··· Information shown ···

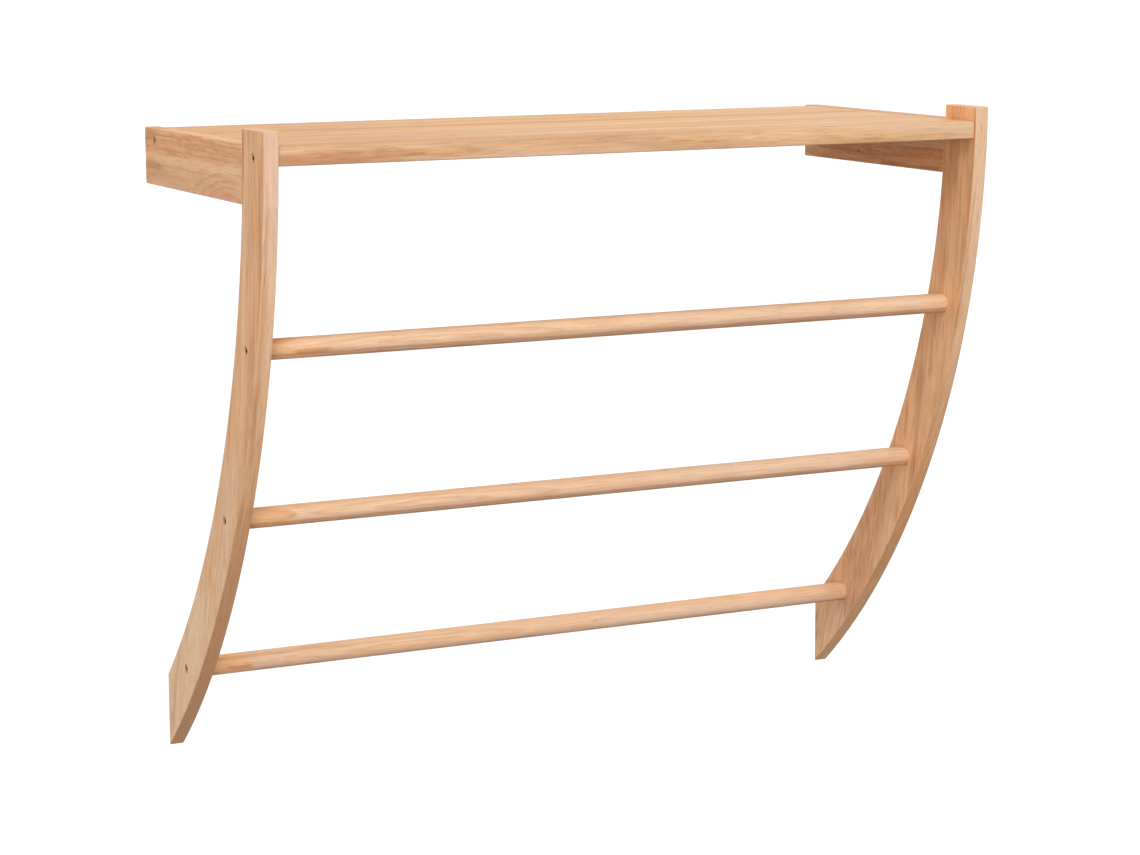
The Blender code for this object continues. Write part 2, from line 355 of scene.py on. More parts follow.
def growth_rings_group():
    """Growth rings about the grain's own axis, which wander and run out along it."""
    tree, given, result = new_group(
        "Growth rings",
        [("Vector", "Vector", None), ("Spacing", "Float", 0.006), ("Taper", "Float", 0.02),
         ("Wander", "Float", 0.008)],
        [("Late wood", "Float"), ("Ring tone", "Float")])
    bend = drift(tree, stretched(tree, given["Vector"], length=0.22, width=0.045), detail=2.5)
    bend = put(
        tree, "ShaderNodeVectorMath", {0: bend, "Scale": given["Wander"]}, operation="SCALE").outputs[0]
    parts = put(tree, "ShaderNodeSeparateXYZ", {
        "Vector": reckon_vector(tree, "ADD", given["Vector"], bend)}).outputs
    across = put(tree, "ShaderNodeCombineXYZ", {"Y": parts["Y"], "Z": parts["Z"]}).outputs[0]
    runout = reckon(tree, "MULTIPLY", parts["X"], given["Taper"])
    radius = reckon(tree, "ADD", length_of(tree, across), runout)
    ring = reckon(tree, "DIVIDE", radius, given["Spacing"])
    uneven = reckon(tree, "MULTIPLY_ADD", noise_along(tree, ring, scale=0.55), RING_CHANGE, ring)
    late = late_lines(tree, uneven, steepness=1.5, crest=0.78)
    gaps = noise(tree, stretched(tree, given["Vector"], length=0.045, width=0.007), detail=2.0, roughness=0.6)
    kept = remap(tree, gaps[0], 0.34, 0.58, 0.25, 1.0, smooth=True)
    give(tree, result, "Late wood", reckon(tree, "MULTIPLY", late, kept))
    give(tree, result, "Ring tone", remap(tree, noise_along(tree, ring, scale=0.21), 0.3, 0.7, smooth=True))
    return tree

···

> **Objective**:
Set down the listing in full, keeping every word exactly as it is.

> **Answer to this problem**:
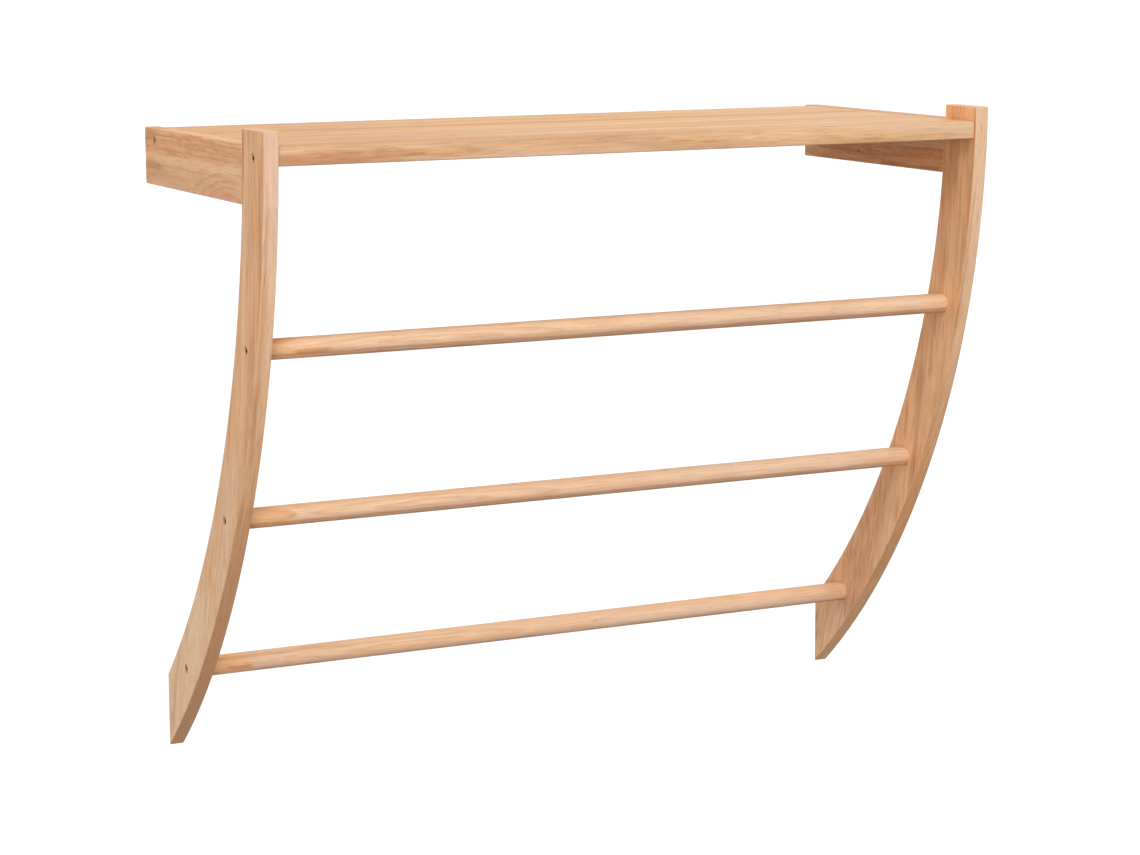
The Blender code for this object continues. Write part 2, from line 355 of scene.py on. More parts follow.
def growth_rings_group():
    """Growth rings about the grain's own axis, which wander and run out along it."""
    tree, given, result = new_group(
        "Growth rings",
        [("Vector", "Vector", None), ("Spacing", "Float", 0.006), ("Taper", "Float", 0.02),
         ("Wander", "Float", 0.008)],
        [("Late wood", "Float"), ("Ring tone", "Float")])
    bend = drift(tree, stretched(tree, given["Vector"], length=0.22, width=0.045), detail=2.5)
    bend = put(
        tree, "ShaderNodeVectorMath", {0: bend, "Scale": given["Wander"]}, operation="SCALE").outputs[0]
    parts = put(tree, "ShaderNodeSeparateXYZ", {
        "Vector": reckon_vector(tree, "ADD", given["Vector"], bend)}).outputs
    across = put(tree, "ShaderNodeCombineXYZ", {"Y": parts["Y"], "Z": parts["Z"]}).outputs[0]
    runout = reckon(tree, "MULTIPLY", parts["X"], given["Taper"])
    radius = reckon(tree, "ADD", length_of(tree, across), runout)
    ring = reckon(tree, "DIVIDE", radius, given["Spacing"])
    uneven = reckon(tree, "MULTIPLY_ADD", noise_along(tree, ring, scale=0.55), RING_CHANGE, ring)
    late = late_lines(tree, uneven, steepness=1.5, crest=0.78)
    gaps = noise(tree, stretched(tree, given["Vector"], length=0.045, width=0.007), detail=2.0, roughness=0.6)
    kept = remap(tree, gaps[0], 0.34, 0.58, 0.25, 1.0, smooth=True)
    give(tree, result, "Late wood", reckon(tree, "MULTIPLY", late, kept))
    give(tree, result, "Ring tone", remap(tree, noise_along(tree, ring, scale=0.21), 0.3, 0.7, smooth=True))
    return tree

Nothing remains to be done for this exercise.